* _DESCRIPTION OF THE TASK_:
Give back the entire listing verbatim.

+---+

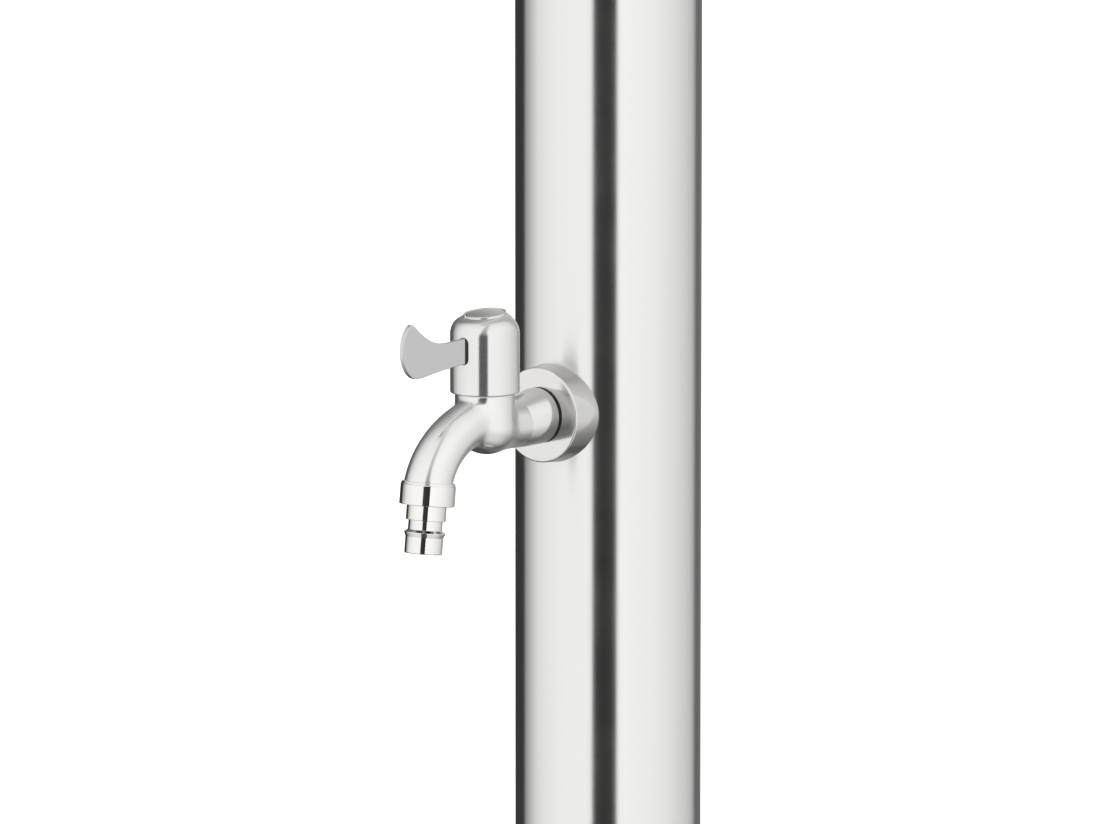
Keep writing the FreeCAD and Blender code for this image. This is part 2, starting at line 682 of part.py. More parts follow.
# ===========================================================================
# Hose nipple under the spout. Local Z points out of the spout.
# ===========================================================================
nozzle = Placement(body_place.Base + Vector(0, mouth_y, mouth_z), tilt_rot)
co, cl, nb, ne = S("collar_radius"), S("collar_long"), S("nipple_bore"), S("nipple_end_radius")
turned("hose_nipple", [
    (8.9, 0.0), (co - 0.4, 0.0), (co, 0.4), (co, cl - 0.4), (co - 0.4, cl), (8.05, cl),
    (8.05, 14.2), (7.8, 14.5), (6.9, 14.5), (6.9, 18.3), (8.3, 19.35), (8.3, 19.6), (ne, 21.3),
    (ne, 27.3), (ne - 0.6, 27.9), (nb, 27.9), (nb, 6.6), (8.9, 6.6)], nozzle)
ring("hose_nipple_washer", 8.8, 5.0, 5.0, 6.6, nozzle)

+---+

* _RESPONSE TO THIS EXERCISE_:
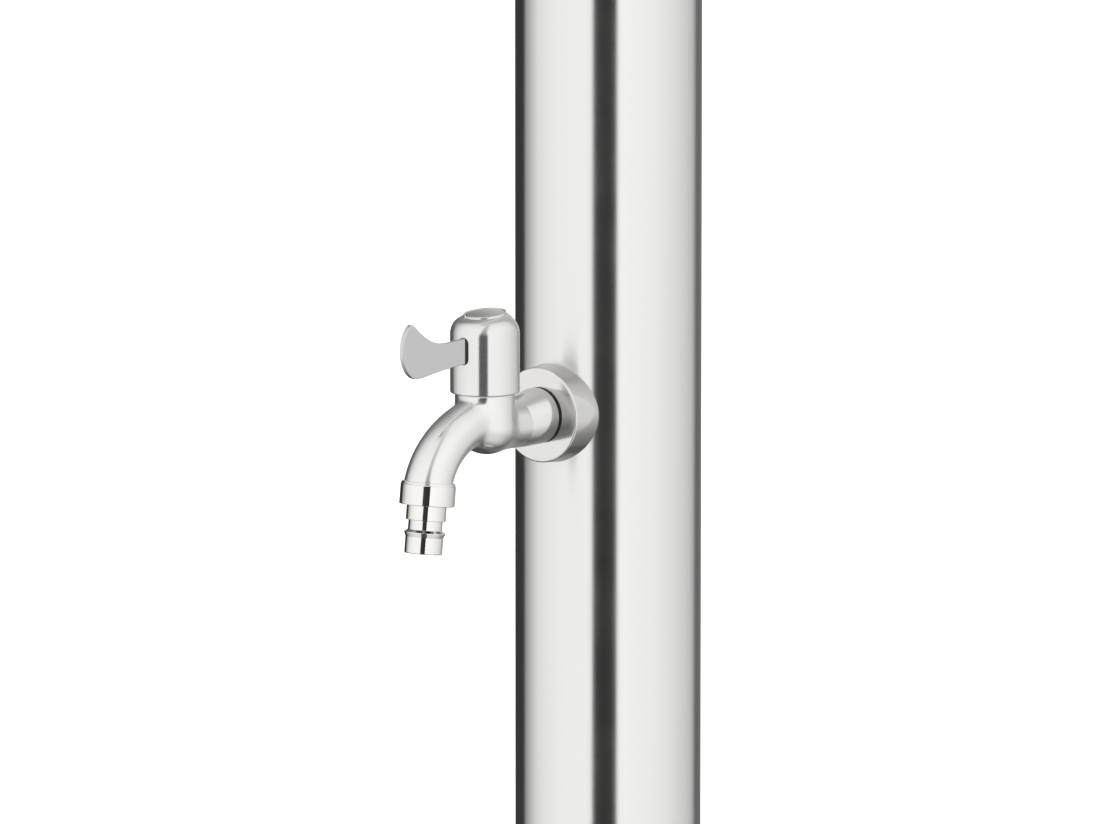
Keep writing the FreeCAD and Blender code for this image. This is part 2, starting at line 682 of part.py. More parts follow.
# ===========================================================================
# Hose nipple under the spout. Local Z points out of the spout.
# ===========================================================================
nozzle = Placement(body_place.Base + Vector(0, mouth_y, mouth_z), tilt_rot)
co, cl, nb, ne = S("collar_radius"), S("collar_long"), S("nipple_bore"), S("nipple_end_radius")
turned("hose_nipple", [
    (8.9, 0.0), (co - 0.4, 0.0), (co, 0.4), (co, cl - 0.4), (co - 0.4, cl), (8.05, cl),
    (8.05, 14.2), (7.8, 14.5), (6.9, 14.5), (6.9, 18.3), (8.3, 19.35), (8.3, 19.6), (ne, 21.3),
    (ne, 27.3), (ne - 0.6, 27.9), (nb, 27.9), (nb, 6.6), (8.9, 6.6)], nozzle)
ring("hose_nipple_washer", 8.8, 5.0, 5.0, 6.6, nozzle)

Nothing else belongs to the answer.